>>>>

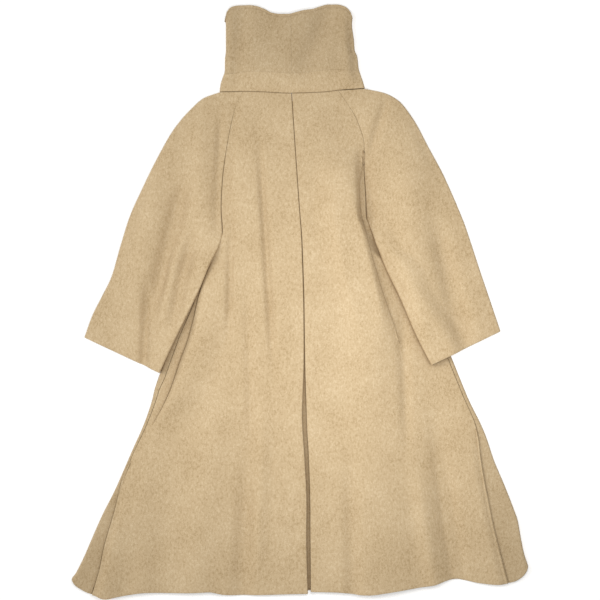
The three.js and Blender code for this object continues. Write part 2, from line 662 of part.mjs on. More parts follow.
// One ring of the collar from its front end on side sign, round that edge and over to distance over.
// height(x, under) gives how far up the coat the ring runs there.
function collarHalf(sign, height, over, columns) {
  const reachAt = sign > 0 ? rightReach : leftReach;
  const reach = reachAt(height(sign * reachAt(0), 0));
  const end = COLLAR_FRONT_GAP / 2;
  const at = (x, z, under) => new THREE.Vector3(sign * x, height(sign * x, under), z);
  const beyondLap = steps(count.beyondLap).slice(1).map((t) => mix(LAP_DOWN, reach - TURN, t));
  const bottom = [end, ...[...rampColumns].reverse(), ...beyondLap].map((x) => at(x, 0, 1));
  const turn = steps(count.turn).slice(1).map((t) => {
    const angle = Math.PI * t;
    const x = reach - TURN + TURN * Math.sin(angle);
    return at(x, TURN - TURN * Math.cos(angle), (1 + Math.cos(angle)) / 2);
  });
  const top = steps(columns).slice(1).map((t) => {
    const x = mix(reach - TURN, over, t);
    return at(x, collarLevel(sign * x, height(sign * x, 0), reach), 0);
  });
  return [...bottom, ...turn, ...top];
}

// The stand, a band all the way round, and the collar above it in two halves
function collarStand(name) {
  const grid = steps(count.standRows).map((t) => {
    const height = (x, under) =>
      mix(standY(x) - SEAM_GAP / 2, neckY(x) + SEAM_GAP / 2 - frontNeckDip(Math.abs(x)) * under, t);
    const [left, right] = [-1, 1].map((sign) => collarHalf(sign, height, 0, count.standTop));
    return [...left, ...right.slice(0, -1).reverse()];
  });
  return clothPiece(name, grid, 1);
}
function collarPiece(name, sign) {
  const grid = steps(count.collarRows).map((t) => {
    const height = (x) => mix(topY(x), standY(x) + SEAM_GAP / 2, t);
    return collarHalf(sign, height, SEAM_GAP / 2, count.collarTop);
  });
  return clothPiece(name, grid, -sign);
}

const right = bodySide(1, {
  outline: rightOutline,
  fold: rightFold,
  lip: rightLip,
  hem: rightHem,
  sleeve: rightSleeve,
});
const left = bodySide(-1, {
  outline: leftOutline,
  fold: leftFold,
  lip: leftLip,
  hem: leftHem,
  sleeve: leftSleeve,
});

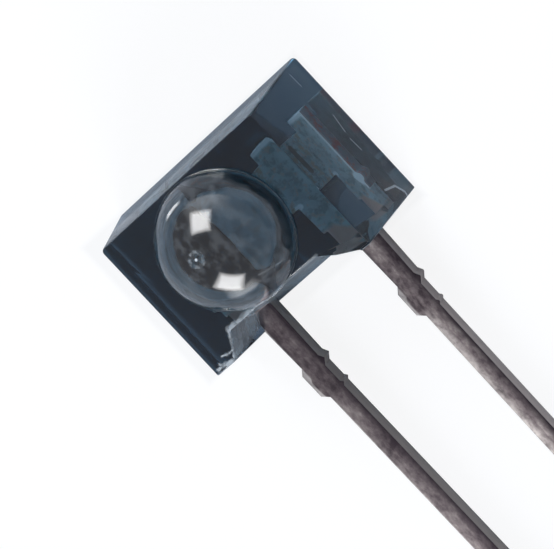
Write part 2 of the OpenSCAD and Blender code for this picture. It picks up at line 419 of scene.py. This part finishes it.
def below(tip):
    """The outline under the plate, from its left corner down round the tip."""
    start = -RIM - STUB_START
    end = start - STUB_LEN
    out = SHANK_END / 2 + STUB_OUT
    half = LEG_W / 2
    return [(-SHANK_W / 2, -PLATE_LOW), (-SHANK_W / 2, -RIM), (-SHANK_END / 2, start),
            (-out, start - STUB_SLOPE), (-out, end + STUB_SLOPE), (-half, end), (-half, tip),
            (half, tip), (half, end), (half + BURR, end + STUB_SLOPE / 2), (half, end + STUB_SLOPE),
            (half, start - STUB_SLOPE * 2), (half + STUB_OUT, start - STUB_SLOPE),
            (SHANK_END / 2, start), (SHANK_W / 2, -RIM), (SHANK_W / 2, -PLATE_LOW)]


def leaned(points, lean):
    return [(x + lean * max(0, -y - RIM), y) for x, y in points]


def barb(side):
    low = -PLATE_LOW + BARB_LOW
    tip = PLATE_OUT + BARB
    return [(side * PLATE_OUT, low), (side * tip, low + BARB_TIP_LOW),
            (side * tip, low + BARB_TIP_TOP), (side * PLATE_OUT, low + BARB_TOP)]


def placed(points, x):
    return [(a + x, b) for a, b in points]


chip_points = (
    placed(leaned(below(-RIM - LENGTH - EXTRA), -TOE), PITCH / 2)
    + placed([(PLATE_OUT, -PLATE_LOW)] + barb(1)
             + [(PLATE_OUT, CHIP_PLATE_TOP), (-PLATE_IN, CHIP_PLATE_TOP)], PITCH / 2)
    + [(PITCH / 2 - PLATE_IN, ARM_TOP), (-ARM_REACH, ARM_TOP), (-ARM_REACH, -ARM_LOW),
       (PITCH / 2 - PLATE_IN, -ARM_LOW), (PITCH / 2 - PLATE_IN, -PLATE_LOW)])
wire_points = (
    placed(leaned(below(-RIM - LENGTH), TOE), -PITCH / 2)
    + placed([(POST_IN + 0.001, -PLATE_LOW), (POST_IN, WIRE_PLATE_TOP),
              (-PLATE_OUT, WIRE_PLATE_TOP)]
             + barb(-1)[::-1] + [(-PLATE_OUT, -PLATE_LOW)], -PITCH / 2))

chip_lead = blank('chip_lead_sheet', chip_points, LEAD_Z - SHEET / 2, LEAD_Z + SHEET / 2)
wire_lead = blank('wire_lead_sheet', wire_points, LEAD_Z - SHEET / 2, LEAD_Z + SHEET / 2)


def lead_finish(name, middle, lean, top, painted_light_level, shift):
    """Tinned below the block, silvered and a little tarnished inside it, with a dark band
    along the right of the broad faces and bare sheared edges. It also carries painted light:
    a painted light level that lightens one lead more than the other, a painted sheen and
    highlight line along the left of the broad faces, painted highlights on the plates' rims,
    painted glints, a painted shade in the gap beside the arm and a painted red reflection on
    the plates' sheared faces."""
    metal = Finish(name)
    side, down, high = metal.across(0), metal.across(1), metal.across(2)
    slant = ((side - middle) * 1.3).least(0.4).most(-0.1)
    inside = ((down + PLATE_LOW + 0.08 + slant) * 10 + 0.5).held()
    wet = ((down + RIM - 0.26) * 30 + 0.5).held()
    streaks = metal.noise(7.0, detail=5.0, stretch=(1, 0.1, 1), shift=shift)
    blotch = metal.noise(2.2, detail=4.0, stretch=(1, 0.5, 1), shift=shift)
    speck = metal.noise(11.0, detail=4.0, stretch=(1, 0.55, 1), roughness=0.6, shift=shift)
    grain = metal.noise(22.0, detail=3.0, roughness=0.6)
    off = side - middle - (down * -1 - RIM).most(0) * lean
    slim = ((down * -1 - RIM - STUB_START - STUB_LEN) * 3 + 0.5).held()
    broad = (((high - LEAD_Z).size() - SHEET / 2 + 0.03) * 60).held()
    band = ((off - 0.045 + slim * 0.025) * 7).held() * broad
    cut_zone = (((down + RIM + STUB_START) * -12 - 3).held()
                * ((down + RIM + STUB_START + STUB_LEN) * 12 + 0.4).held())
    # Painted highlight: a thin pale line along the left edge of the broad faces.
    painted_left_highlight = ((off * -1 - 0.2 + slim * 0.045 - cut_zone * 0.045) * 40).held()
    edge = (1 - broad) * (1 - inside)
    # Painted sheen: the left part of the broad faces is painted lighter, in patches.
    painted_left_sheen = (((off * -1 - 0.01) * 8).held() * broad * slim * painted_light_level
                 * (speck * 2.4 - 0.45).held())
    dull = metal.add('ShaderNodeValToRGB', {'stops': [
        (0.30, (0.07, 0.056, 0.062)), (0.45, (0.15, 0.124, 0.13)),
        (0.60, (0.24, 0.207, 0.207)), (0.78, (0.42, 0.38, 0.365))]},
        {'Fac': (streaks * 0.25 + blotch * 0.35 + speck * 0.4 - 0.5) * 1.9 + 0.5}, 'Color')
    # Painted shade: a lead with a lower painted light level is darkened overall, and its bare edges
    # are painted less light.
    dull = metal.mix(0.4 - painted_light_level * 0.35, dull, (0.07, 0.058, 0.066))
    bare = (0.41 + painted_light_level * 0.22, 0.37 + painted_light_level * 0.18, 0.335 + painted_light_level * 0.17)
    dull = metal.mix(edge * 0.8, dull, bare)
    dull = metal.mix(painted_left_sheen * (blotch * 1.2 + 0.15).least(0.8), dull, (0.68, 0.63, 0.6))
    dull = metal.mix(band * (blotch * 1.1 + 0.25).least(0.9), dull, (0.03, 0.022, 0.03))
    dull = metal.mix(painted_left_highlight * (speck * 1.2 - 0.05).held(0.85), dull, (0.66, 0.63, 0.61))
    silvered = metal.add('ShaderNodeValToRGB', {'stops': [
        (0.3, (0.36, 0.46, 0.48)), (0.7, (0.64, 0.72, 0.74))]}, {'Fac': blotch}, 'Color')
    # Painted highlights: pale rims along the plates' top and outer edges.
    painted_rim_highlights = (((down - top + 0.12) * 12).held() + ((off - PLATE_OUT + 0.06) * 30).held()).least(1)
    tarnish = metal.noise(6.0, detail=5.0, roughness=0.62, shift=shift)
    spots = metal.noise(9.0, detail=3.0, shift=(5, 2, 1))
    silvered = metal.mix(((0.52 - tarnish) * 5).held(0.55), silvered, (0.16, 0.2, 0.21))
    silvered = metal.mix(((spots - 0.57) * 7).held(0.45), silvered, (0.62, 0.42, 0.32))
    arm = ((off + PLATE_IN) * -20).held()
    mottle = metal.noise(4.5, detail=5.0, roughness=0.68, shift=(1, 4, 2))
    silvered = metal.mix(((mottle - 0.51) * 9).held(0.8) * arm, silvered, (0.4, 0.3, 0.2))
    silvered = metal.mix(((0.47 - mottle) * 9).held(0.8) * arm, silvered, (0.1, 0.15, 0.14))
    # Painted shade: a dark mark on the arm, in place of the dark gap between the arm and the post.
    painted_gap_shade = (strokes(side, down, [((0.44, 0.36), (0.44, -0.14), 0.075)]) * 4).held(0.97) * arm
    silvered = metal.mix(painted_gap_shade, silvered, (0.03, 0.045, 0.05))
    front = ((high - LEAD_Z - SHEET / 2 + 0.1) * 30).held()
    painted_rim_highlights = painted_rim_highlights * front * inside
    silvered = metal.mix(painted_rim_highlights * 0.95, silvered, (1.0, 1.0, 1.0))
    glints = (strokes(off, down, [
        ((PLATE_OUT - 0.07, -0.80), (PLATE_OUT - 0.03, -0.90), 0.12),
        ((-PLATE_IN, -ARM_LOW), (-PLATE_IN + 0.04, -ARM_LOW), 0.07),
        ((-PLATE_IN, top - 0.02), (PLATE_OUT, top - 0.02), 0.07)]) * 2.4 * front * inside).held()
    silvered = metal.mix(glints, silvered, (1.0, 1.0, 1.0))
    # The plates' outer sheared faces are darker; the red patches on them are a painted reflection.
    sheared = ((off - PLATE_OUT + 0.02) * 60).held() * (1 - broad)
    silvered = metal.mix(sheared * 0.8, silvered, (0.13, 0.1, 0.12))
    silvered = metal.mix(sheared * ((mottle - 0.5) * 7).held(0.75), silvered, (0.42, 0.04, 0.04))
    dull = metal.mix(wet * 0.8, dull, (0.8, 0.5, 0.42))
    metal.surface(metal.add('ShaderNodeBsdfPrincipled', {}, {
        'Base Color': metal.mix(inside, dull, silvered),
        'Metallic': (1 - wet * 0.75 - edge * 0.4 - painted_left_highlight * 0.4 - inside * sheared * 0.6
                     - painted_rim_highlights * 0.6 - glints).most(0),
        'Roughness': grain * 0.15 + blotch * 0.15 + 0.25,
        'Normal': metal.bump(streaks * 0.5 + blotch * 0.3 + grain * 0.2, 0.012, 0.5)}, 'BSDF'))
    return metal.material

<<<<

◆ EXERCISE INSTRUCTIONS: Each line from the one bearing "Write part 2 of" through the one bearing "return [(a + x, b) for a, b in points]" is to be duplicated without change; all remaining lines are to be left out.

◆ COMPLETE RESPONSE:
Write part 2 of the OpenSCAD and Blender code for this picture. It picks up at line 419 of scene.py. This part finishes it.
def below(tip):
    """The outline under the plate, from its left corner down round the tip."""
    start = -RIM - STUB_START
    end = start - STUB_LEN
    out = SHANK_END / 2 + STUB_OUT
    half = LEG_W / 2
    return [(-SHANK_W / 2, -PLATE_LOW), (-SHANK_W / 2, -RIM), (-SHANK_END / 2, start),
            (-out, start - STUB_SLOPE), (-out, end + STUB_SLOPE), (-half, end), (-half, tip),
            (half, tip), (half, end), (half + BURR, end + STUB_SLOPE / 2), (half, end + STUB_SLOPE),
            (half, start - STUB_SLOPE * 2), (half + STUB_OUT, start - STUB_SLOPE),
            (SHANK_END / 2, start), (SHANK_W / 2, -RIM), (SHANK_W / 2, -PLATE_LOW)]


def leaned(points, lean):
    return [(x + lean * max(0, -y - RIM), y) for x, y in points]


def barb(side):
    low = -PLATE_LOW + BARB_LOW
    tip = PLATE_OUT + BARB
    return [(side * PLATE_OUT, low), (side * tip, low + BARB_TIP_LOW),
            (side * tip, low + BARB_TIP_TOP), (side * PLATE_OUT, low + BARB_TOP)]


def placed(points, x):
    return [(a + x, b) for a, b in points]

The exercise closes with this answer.